There’s a whole bootstrap “phase” dedicated to serving a cached page called _drupal_bootstrap_page_cache. If you take a close look, you can see that Drupal doesn’t invoke the boot
hook until after it already determined it’s going to serve a cached page. In other words, there’s no going back at this point.
Enter the “Dynamic Cache” module
I came across the Dynamic Cache module that seemed solve this problem. Once enabled, this module lets you disable serving a cached page by setting $GLOBALS['conf']['cache'] = false;
within your own modules hook_book
implementation - exactly what I suggested was not possible above!
So how was Dynamic Cache doing this? In summary, Dynamic Cache implements hoot_boot
, checks if you tried to disable serving the cached page, and if so will “hijack” the bootstrap process to render the whole page and ignore the page cache entry that may exist. In then makes sure to “finish” up the request by completing the bootstrap process itself and calling menu_execute_active_handler();
that is normally done in index.php (but no longer get executed because of the hijack).
I want to note that what Dynamic Cache is doing is pretty scary in that it’s almost hacking core without actually modifying any core functions. This fear is actually what triggered me to explore how the Drupal bootstrap process works under the hood so I could understand if there’d be any potential issues.

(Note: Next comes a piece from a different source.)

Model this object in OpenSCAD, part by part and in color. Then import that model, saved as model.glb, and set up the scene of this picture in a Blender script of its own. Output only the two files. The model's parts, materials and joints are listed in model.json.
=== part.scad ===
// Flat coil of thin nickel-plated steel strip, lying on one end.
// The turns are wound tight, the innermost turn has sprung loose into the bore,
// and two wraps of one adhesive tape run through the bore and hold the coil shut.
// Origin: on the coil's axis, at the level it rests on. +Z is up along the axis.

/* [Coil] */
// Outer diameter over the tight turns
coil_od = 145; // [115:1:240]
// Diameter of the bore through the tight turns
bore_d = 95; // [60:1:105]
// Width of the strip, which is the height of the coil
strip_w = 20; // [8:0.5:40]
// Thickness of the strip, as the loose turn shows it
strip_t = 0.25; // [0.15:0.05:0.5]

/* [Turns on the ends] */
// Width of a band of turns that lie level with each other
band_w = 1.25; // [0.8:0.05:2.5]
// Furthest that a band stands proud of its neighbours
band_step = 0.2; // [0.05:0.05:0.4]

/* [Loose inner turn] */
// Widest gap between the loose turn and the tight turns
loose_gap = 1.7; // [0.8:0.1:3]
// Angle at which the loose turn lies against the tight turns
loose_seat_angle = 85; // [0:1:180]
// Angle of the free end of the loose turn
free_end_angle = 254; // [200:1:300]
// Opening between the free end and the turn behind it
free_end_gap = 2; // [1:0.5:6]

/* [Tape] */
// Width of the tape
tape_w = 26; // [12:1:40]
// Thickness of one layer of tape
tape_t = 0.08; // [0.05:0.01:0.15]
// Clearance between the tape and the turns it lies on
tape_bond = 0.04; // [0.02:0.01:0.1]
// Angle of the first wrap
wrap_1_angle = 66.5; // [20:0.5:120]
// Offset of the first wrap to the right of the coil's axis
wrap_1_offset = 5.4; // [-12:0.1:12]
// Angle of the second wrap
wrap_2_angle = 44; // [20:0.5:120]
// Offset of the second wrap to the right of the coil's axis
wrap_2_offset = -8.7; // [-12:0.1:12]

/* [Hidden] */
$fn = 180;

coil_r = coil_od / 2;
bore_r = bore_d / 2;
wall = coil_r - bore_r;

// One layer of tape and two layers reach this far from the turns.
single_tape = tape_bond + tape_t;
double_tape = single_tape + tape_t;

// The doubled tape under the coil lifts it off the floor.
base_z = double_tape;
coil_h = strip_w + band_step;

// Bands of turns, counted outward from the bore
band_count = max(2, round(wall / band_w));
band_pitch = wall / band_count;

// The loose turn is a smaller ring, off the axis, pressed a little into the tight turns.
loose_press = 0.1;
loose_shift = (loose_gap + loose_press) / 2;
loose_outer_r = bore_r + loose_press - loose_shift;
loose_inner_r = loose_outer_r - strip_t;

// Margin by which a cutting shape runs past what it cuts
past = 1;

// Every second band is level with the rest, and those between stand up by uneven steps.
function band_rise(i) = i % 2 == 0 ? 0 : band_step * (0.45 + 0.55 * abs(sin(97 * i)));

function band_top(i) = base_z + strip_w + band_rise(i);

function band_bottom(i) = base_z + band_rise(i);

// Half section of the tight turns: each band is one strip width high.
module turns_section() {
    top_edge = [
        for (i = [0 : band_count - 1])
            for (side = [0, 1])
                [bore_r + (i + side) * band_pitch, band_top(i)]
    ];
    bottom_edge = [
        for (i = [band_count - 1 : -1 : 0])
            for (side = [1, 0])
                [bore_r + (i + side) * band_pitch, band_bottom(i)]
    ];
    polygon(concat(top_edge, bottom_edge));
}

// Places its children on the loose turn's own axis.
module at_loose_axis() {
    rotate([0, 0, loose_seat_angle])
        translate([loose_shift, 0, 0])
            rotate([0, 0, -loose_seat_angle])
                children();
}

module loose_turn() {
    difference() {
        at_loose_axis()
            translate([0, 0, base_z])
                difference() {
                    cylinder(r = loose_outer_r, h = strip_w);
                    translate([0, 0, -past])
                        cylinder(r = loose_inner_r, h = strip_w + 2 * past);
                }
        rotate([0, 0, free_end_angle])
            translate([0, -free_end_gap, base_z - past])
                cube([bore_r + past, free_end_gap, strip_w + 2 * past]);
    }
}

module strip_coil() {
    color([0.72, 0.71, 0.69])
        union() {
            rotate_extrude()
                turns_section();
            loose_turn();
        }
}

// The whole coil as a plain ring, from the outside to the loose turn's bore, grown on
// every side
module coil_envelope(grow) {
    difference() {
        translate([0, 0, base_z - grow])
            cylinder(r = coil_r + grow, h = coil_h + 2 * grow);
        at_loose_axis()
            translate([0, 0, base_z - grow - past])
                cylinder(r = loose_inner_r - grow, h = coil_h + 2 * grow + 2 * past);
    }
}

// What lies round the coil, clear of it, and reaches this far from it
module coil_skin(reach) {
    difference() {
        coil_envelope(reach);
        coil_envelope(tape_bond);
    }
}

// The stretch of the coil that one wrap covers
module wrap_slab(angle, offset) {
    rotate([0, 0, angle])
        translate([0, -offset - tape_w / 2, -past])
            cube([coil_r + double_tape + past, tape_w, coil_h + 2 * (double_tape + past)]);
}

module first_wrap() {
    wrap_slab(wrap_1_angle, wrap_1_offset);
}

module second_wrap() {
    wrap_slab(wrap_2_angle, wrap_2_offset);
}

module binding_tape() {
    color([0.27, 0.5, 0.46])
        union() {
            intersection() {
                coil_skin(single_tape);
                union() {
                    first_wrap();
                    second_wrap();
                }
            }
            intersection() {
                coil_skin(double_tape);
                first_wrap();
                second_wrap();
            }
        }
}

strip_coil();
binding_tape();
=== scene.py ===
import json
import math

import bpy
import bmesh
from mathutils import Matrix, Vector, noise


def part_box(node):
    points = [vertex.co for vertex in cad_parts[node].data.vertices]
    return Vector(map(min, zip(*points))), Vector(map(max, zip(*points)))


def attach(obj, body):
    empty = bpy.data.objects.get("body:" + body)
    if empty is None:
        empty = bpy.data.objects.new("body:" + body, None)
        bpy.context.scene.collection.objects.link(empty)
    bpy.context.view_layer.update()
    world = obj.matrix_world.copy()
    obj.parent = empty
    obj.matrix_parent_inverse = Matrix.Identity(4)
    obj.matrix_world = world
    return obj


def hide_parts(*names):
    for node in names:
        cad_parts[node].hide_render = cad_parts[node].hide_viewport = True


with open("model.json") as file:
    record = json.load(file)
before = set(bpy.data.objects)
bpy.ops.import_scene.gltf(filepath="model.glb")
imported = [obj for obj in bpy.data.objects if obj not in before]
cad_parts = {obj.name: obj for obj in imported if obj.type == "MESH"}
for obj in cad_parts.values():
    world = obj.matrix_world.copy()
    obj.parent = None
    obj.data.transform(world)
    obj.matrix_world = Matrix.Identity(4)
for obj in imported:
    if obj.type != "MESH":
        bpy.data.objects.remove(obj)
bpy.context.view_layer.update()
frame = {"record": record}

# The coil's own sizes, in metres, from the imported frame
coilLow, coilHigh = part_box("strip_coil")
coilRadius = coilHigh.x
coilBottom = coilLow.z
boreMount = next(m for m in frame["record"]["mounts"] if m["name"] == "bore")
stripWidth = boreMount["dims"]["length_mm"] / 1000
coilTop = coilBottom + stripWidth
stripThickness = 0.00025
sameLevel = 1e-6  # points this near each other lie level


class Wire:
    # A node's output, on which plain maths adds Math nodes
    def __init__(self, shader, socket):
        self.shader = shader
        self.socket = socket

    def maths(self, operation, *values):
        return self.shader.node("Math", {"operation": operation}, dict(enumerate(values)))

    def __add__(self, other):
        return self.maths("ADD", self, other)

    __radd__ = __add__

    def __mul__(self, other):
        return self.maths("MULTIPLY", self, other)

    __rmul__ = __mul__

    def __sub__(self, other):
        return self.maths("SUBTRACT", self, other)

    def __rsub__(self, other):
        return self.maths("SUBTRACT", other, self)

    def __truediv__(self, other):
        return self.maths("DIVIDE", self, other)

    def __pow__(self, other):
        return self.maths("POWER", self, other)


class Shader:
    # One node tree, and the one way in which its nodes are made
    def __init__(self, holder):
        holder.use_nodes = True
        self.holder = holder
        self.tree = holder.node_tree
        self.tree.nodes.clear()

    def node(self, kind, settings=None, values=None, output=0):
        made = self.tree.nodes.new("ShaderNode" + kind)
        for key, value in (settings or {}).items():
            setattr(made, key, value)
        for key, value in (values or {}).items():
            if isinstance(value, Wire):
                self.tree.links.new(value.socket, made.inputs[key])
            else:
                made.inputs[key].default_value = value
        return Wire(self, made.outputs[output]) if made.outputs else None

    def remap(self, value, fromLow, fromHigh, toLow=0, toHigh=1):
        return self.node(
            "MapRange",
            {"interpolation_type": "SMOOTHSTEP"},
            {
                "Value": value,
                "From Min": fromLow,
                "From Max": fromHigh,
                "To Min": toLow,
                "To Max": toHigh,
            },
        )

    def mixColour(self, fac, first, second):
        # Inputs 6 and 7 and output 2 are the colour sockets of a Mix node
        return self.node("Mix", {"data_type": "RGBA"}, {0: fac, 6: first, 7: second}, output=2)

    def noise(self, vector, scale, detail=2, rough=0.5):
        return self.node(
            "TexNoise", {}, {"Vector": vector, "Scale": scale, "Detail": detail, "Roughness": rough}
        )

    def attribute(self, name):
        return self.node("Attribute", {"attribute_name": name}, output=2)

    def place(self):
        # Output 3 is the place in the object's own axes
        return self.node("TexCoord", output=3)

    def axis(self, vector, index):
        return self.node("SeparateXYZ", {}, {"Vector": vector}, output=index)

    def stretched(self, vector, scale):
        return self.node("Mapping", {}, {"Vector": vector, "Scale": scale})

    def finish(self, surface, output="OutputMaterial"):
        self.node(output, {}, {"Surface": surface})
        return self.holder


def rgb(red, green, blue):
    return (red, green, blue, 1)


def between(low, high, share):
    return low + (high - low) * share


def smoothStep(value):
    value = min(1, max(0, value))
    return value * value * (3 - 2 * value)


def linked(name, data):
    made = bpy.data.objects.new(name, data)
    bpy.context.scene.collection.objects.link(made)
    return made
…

It’s not an easy concept to understand initially, especially since for Drupal 7 you have to enable a second module called “Dynamic Cache Bootfix” that hijacks the bootstrap process a second time to properly finish up the request! I don’t want to go into much more detail, but the modules code is pretty slim and I encourage developers to take a look. It will help you get a greater understanding of the bootstrap process and the obstacles this module tries to overcome.

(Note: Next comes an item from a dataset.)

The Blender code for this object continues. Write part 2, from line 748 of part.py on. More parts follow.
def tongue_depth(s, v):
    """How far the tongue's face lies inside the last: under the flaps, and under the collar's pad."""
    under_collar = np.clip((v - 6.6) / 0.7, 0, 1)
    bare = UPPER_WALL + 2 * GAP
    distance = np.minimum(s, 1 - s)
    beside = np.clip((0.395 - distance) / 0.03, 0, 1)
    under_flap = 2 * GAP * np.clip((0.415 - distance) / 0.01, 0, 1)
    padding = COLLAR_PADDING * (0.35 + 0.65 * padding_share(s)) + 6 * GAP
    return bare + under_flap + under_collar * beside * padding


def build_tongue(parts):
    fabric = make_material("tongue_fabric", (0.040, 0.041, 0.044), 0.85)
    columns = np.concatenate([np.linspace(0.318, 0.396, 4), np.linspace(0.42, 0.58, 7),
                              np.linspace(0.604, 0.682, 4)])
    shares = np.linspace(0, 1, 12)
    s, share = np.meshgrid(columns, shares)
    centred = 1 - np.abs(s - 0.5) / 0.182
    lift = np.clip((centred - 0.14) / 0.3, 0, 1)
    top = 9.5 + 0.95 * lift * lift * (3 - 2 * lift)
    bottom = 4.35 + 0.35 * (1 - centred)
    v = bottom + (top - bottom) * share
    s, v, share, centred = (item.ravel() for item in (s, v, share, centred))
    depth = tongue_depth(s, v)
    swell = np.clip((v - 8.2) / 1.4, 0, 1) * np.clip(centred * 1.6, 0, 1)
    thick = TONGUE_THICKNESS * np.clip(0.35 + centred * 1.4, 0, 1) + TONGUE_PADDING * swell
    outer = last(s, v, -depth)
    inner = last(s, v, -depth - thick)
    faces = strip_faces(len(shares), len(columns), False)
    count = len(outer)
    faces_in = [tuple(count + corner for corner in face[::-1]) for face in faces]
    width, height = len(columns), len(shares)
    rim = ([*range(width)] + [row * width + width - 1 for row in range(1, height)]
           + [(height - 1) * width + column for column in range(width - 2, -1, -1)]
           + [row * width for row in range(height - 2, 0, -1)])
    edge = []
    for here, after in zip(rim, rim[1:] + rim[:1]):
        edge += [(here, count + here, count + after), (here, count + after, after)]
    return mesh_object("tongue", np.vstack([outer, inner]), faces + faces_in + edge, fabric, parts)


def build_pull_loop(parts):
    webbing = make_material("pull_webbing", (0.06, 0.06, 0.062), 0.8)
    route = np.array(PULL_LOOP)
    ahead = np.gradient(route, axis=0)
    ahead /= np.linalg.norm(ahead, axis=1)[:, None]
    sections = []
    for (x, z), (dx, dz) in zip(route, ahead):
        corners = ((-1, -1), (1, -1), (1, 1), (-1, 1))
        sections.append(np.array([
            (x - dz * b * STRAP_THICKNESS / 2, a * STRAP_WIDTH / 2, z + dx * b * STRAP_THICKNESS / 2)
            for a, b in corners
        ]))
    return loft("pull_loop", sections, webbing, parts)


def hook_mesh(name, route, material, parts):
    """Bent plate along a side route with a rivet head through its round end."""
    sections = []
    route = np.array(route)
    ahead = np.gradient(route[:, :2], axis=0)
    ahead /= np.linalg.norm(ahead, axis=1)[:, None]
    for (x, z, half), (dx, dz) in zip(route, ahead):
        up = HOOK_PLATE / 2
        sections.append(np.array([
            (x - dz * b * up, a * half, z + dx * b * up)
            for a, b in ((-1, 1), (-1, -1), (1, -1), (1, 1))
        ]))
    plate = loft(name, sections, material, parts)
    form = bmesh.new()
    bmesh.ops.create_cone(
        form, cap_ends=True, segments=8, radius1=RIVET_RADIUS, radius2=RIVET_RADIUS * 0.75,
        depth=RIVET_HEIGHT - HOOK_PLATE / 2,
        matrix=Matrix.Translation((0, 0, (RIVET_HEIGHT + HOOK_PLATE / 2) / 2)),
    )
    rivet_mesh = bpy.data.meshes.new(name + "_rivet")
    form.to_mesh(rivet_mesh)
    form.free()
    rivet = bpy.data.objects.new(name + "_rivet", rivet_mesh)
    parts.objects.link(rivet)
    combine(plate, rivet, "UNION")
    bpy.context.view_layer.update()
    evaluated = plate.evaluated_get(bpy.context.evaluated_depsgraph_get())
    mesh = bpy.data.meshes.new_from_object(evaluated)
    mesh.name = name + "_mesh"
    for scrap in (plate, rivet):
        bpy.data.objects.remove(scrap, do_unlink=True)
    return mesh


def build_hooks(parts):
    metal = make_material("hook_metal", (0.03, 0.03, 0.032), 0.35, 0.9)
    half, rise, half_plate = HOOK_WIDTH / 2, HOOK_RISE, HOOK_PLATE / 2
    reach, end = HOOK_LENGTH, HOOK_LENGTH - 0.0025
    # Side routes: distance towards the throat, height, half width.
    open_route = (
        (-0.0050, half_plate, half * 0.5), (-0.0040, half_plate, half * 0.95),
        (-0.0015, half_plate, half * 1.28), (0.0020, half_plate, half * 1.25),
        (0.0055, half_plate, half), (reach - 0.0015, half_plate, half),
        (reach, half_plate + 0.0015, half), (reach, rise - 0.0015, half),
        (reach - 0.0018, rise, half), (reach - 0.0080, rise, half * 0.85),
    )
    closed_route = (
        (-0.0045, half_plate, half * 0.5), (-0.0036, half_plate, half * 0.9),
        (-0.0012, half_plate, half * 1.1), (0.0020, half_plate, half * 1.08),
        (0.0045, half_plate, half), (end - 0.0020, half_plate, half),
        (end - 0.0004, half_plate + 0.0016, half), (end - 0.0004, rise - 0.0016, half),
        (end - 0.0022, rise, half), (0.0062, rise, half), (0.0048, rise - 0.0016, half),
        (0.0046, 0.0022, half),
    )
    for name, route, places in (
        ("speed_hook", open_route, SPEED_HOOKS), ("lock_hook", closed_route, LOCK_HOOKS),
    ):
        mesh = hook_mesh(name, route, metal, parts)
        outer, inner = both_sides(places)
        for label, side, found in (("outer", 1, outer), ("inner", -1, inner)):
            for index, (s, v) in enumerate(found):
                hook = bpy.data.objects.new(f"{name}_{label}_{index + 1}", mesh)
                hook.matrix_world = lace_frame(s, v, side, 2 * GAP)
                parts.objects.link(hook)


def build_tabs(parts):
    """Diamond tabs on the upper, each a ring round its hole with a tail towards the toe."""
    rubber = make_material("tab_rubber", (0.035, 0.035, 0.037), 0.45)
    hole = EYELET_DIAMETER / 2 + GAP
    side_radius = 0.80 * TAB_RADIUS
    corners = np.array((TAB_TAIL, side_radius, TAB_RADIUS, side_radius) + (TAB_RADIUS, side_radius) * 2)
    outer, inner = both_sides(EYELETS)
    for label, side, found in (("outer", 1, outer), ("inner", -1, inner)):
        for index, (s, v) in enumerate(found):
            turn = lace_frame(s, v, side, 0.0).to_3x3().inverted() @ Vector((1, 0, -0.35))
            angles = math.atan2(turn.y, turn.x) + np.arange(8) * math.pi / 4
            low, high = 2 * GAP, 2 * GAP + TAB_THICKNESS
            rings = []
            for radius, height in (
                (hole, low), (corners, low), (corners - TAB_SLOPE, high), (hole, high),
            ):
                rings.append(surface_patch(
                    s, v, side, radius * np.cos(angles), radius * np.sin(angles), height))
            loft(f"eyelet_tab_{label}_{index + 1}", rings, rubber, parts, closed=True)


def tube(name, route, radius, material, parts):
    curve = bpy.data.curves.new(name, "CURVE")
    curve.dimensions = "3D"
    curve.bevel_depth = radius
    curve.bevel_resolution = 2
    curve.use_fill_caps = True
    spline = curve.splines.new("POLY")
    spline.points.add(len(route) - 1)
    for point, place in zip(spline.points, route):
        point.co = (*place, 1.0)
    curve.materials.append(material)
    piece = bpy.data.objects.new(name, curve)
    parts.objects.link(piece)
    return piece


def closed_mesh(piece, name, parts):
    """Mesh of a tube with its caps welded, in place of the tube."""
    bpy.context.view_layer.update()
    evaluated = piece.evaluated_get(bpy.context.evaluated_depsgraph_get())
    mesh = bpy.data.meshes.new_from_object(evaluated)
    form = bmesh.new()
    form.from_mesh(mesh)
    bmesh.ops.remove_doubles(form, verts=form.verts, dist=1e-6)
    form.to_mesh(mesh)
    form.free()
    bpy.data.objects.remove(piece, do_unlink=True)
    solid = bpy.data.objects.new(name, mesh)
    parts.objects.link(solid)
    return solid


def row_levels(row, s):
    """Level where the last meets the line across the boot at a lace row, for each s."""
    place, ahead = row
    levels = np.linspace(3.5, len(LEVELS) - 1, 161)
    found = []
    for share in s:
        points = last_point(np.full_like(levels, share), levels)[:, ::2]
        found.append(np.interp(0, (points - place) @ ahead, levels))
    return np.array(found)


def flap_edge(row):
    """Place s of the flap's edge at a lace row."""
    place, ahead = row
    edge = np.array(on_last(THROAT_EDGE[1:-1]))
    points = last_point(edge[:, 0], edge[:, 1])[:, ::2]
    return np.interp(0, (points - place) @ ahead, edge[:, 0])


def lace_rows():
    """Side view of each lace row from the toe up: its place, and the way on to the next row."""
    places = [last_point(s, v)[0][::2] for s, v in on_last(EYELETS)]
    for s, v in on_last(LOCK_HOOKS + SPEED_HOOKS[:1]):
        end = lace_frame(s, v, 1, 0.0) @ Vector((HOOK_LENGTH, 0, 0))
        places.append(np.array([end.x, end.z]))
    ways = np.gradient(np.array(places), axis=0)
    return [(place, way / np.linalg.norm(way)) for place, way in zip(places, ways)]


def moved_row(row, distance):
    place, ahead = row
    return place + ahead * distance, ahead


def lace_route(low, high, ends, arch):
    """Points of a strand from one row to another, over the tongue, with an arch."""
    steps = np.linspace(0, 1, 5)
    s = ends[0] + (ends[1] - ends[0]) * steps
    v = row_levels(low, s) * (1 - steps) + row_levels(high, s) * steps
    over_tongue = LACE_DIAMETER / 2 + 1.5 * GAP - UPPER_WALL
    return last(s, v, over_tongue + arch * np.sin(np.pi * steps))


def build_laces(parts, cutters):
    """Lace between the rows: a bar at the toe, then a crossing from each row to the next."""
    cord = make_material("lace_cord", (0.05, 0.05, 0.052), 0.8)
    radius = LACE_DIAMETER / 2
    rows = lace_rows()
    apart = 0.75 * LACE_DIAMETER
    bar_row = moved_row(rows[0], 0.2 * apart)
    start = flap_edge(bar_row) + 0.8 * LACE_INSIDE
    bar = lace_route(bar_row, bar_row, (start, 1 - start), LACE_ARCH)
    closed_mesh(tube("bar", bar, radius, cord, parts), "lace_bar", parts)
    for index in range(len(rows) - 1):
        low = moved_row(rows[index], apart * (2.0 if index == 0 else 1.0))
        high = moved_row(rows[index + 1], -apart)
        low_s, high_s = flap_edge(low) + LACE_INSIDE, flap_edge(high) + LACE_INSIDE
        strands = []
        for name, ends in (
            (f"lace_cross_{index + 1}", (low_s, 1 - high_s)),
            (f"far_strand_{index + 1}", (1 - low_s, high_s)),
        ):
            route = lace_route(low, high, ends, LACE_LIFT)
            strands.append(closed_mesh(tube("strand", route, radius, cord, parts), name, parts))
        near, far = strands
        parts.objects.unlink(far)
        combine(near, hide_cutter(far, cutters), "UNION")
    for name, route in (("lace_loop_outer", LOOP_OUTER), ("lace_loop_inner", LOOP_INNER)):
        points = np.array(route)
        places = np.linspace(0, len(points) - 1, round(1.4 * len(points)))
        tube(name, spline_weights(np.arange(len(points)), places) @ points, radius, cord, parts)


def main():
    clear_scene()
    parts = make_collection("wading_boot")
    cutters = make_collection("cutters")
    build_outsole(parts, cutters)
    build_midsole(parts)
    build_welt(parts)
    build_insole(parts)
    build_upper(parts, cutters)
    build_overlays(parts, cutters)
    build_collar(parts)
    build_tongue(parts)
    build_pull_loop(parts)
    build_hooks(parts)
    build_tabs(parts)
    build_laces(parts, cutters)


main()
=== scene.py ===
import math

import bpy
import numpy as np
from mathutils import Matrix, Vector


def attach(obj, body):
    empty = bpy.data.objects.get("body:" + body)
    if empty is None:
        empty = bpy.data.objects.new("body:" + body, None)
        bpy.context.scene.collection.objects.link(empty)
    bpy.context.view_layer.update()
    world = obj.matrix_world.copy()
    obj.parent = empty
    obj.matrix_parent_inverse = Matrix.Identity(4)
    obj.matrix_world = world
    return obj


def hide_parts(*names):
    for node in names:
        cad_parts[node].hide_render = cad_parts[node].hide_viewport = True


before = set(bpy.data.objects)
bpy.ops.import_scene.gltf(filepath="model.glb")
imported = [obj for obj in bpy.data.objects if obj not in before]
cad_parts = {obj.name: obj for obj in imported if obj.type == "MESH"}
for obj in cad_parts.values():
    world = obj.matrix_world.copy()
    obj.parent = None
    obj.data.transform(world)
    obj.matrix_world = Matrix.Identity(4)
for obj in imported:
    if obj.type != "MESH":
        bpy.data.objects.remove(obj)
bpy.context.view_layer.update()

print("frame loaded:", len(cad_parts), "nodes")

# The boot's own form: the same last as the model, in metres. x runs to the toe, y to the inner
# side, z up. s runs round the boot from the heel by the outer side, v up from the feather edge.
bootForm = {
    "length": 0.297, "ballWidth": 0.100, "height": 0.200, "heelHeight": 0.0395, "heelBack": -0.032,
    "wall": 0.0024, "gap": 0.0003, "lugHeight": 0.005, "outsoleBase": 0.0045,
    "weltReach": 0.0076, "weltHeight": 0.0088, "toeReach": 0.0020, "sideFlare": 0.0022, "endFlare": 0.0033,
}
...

There’s also a core issue that is trying to address this problem of not being able to easily disable a cached page from being served. I also encourage you to read thru that to get a better understanding of what the problems are.
How I implemented it
In my case, I found that the majority of traffic to the site was from users outside any of the intranets, so I decided to allow them to both trigger cache entries being generated and to be served those cached page entries. For everyone else (a small % of traffic), Drupal would always ignore whatever was in the cache for that page and would also not generate a cache entry:
function my_module_boot() {
$location = _my_module_visitor_network();
if ($location != 'world') {
# Prevent Drupal from serving a cached page thanks to help from the Dynamic Cache module
$GLOBALS['conf']['cache'] = false;
# Prevent Drupal from generating a cached page (standard Drupal function)

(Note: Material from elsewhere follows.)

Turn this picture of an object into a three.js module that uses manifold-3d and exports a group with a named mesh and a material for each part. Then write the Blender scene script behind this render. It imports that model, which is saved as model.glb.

drupal_page_is_cacheable(FALSE);
}
}
Note that Dynamic Cache relies on having a heavy module weight so it runs last - which allows me to disable the cache in my own hook_boot
. Make sure you read the README that comes with the module so you set everything up properly.
Also note that I still called drupal_page_is_cacheable(FALSE);
. Without this, Drupal may still generate a cached paged based on what this user saw. With my code in place, anonymous users outside the networks I was checking would both generate page cache entries and be served page cache entries. Anonymous users within the networks/intranets would never trigger a cache generation and would never be served a cached page.
Final Thoughts
Ideally, I would be able to generate separate page caches for each “type” of visitor I had. I think this is possibly by creating your own cache store (which is not that difficult in Drupal 7) and changing the cache ID for the page to include the visitor type. I think the boost module may also allow for this sort of thing.
For really high traffic sites, you’re probably going to be using something like Varnish anyway - and completely disable Drupal’s page caching mechanism. I don’t know much about Varnish but I imagine you could put this similar type of logic in the Varnish layer and selectively let some users through and hit Drupal directly to get the dynamically generated page (especially since my check for visitor network is just based on IP address).
There you have it. Dynamic Cache is by no means an elegant module, but it gets the job done! If you’re better informed than I and I made a mistake somewhere in this writeup, please let me know in the comments. I certainly don’t want to spread misinformation!